If it is often rational to accept such equilibria, though, how can they be changed? Those stuck in them must first understand their logic, so as to revise their interests (see Dani Rodrik), and then they must receive credible signals that the equilibrium will change: credible enough to lead them to act against it, expecting others to act likewise.

My argument, of course, is that for ordinary citizens and firms these are coordination games, not prisoner’s dilemmas. This may not be true for those who can practice grand corruption or grand tax evasion, as the individual benefits can be large enough to outweigh the general inefficiency of the bad equilibrium. But they are few, and if the others move change will happen.

The role of politics, in present-day Italy, is primarily this: explaining the deeper causes of the country’s main problems, and offering a vision credible and attractive enough to lead citizens and firms to break collectively out of them. This is what was missing in Draghi’s speech. And the omission is grave because without overcoming the collective-action problem it will hardly be possible to establish those conditions – legality and security (and, I would add, political accountability) – without which, in Draghi’s own words, ‘there can be no growth.’

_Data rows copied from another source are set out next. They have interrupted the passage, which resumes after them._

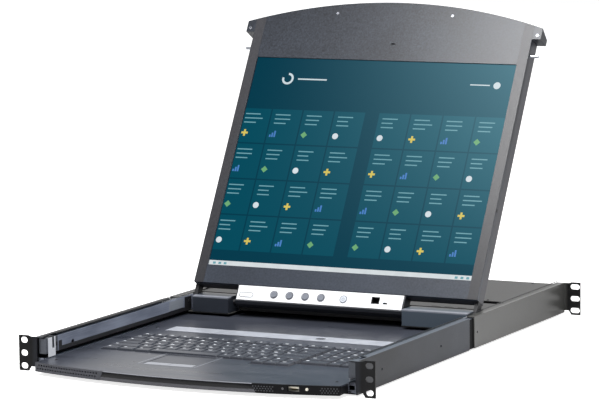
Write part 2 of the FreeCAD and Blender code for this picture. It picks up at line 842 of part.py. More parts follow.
def make_slides():
    low = slide_members("keyboard", mm.keyboard_slide_low, mm.keyboard_slide_high, mm.keyboard_slide_front,
                        mm.keyboard_slide_front)
    high = slide_members("display", mm.display_slide_low, mm.display_slide_high, mm.display_slide_front,
                         mm.rest_back)
    sub_part(group("outer_slide_set", *low["outer"], *high["outer"]), "outer_slides")
    sub_part(group("keyboard_middle_pair", *low["middle"]), "keyboard_middle_slides")
    sub_part(group("display_middle_pair", *high["middle"]), "display_middle_slides")
    sub_part(group("keyboard_inner_pair", *low["inner"]), "keyboard_inner_slides")
    drilled = []
    for (word, side), item in zip(SIDES.items(), high["inner"]):
        span = ordered(side, module_face - 1, module_face + mm.slide_sheet + 1)
        drill = rod(f"display_inner_drill_{word}", "X", (mm.front_hole_at, mm.slide_hole_high), mm.slide_hole, span)
        drilled.append(cut(f"display_inner_{word}_drilled", item, drill))
    sub_part(group("display_inner_pair", *drilled), "display_inner_slides")


make_slides()

# Keyboard drawer: a steel tray, a moulded deck and a bowed front in three pieces.
drawer_half = module_face + mm.front_overhang
drawer_radius = (drawer_half * drawer_half + mm.drawer_rise * mm.drawer_rise) / (mm.drawer_rise * 2)
drawer_centre = drawer_radius - mm.drawer_reach
tray_floor = mm.tray_low + mm.tray_sheet
deck_low = mm.deck_top - mm.deck_thick
port_middle = mm.usb_low + mm.usb_tall / 2


def bow(name, inset, low, high):
    """The big round that gives the drawer's front its bow, set back by an inset."""
    return rod(name, "Z", (0, drawer_centre), drawer_radius - inset, (low, high))


def make_tray():
    tray = body("tray_sheet")
    wall = module_face - mm.tray_sheet
    points = [(-module_face, mm.tray_low), (module_face, mm.tray_low), (module_face, deck_low),
              (wall, deck_low), (wall, tray_floor), (-wall, tray_floor), (-wall, deck_low),
              (-module_face, deck_low)]
    extrude(tray, "XZ", (-mm.drawer_reach, mm.drawer_back), points)
    back = (mm.drawer_back - mm.tray_sheet, mm.drawer_back)
    extrude(tray, "XZ", back, rectangle((-wall, wall), (tray_floor, deck_low)))
    bowed = overlap("tray_bowed", tray, bow("tray_bow", mm.fascia_thick + mm.seam, mm.tray_low - 1, deck_low + 1))
    return sub_part(bowed, "drawer_tray")


key_bottom = mm.key_high - mm.key_cap
alpha_left = mm.well_left + mm.key_space / 2 + mm.well_gap
alpha_right = alpha_left + mm.key_pitch * 15
number_left = alpha_right + mm.block_gap
number_right = number_left + mm.key_pitch * 4
row_front = mm.well_front + mm.well_gap
function_front = row_front + mm.key_row * 5 + mm.block_gap
well_back = function_front + mm.function_row + mm.well_gap
well_right = number_right + mm.well_gap
arrow_left = alpha_left + mm.key_pitch * 12
arrow_front = row_front - mm.key_row
click_front = mm.pad_front - mm.click_deep - mm.panel_fit * 2
pad_right = mm.pad_left + mm.pad_wide


def make_deck():
    deck = body("deck_moulding")
    span = (deck_low, mm.deck_top)
    extrude(deck, "XY", span, rectangle((-module_face, module_face), (-mm.drawer_reach, mm.drawer_back)))
    well = [(mm.well_left, mm.well_front), (arrow_left - mm.well_gap, mm.well_front),
            (arrow_left - mm.well_gap, arrow_front - mm.well_gap),
            (alpha_right + mm.well_gap, arrow_front - mm.well_gap), (alpha_right + mm.well_gap, mm.well_front),
            (well_right, mm.well_front), (well_right, well_back), (mm.well_left, well_back)]
    gap = mm.panel_fit
    pad = rectangle((mm.pad_left - gap, pad_right + gap), (click_front - gap, mm.pad_front + mm.pad_deep + gap))
    extrude(deck, "XY", span, well, pad, remove=True)
    bowed = overlap("deck_bowed", deck, bow("deck_bow", mm.fascia_thick + mm.seam, deck_low - 1, mm.deck_top + 1))
    return sub_part(bowed, "drawer_deck")


def fascia_blank(name, points):
    """What a piece of the drawer's front is cut from, as deep as the bow."""
    blank = body(f"{name}_blank")
    extrude(blank, "XZ", (-mm.drawer_reach - 1, mm.ear_plate), points)
    return blank


def fascia(name, blank, thickness):
    """A strip of the drawer's front bent to its bow."""
    low = mm.tray_low - 1
    ring = cut(f"{name}_ring", bow(f"{name}_outer_bow", 0, low, mm.deck_top + 1),
               bow(f"{name}_inner_bow", thickness, low - 1, mm.deck_top + 2))
    return overlap(f"{name}_bowed", blank, ring)


PERFORATIONS = 23


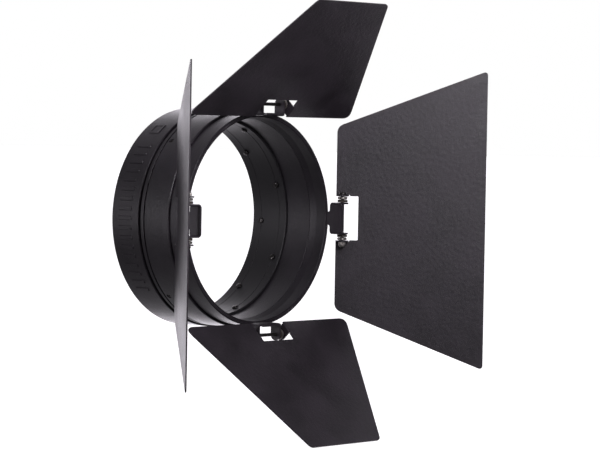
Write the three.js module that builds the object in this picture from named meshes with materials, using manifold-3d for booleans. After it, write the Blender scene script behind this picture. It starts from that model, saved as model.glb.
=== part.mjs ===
// Four-leaf barn door attachment for a stage light, in millimetres.
// The beam runs along Y and leaves towards -Y, +Z is up, and the origin is the centre of the rear mouth.
// Parts at a hinge are drawn at the top hinge, with X along its bolt, and turned about Y to their own side.
import * as THREE from "three";
import { mergeVertices } from "three/addons/utils/BufferGeometryUtils.js";
import Module from "manifold-3d";

// ---- Clearances ----
const GAP = 0.3; // between parts that touch or are fixed together
const RUN_GAP = 0.3; // between the turning hoop and its slot
const HOLE_GAP = 0.3; // between a shank and its hole, on the radius

// ---- Drum and turning rim ----
const RIM_R = 95; // outer radius of the turning rim
const RIM_DEPTH = 17.9; // front to back of the turning rim
const RIM_WALL = 1.1;
const INNER_BAND_WALL = 1.0;
const LIP_LENGTH = 7; // sloping lip at the back of the inner band
const LIP_RISE = 1.0;
const HOOP_WALL = 1.5; // sheet of the hoop that carries the hinges
const FRONT_SHELL_STEP = 2; // front shell stands this far out of the rim
const REAR_SHELL_STEP = 3.3; // rear shell stands this far out of the rim
const FRONT_BAND_LENGTH = 35.1; // smooth band with its grooves and ridge
const REAR_SHELL_LENGTH = 32.4;
const SLOT_FLOOR = 4.8; // from the end of the slot to the rear shell
const SLOT_WALL = 1.3; // inside the slot, where the liner passes it
const SPIGOT_LENGTH = 8; // of the front shell inside the rear shell
const SPIGOT_WALL = 4.2;
const LINER_WALL = 2.6;
const LINER_REACH = 7.8; // of the liner past the rear shell
const GROOVE_WIDTH = 1.2;
const GROOVE_DEPTH = 1.4;
const RIDGE_WIDTH = 3.8; // between the two grooves
const EDGE = 0.6; // chamfer on the cast edges
const RING_FACETS = 64;

// ---- Raised grip on the rear shell ----
const GRIP_COUNT = 17; // bars on each side
const GRIP_PITCH = 5.6; // degrees
const GRIP_LENGTH = 16;
const GRIP_WIDTH = 3.4;
const GRIP_RISE = 0.6;
const PAD_SIZE = 12; // blank raised pad
const PAD_TURN = 135; // degrees round from +X towards +Z

// ---- Liner screws, two staggered rows ----
const SCREW_COUNT = 8; // in each row
const SCREW_TURN = -3; // degrees that the drum is turned back from the hinges
const REAR_ROW_INSET = 10; // from the rear mouth
const SCREW_R = 1.5;
const SCREW_HEAD_R = 2.8;
const SCREW_HEAD_H = 1.6;
const SCREW_BITE = 2.8; // of the shank in the shell outside the liner
const SCREW_FACETS = 12;

// ---- Guide screws that keep the hoop in its slot ----
const GUIDE_COUNT = 4;
const GUIDE_INSET = 5.2; // from the hoop's back edge
const GUIDE_R = 2;
const GUIDE_GROOVE_DEPTH = 0.6;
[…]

Yet offering such a vision is the political act par excellence, which could not be expected of a cabinet supported by a coalition of adversaries and conceived outside of the sphere of political conflict. This government can only prepare the ground, and avoid the worst.

Italy’s parties now have the time (thanks to this government), the urgency (a quarter century of decline), and the opportunity (the Next Generation EU programme, and the perspective it sets for the Union’s future) to formulate competing visions and fight for them before the electorate, so that a credible programme may emerge. They all said that they chose to support this government jointly with their adversaries out of a ‘sense of responsibility’. This was a noble act, but their responsibility to the nation now demands the articulation of clear visions for her future. They seem unequal to the task, but pressure and ideas from below might help.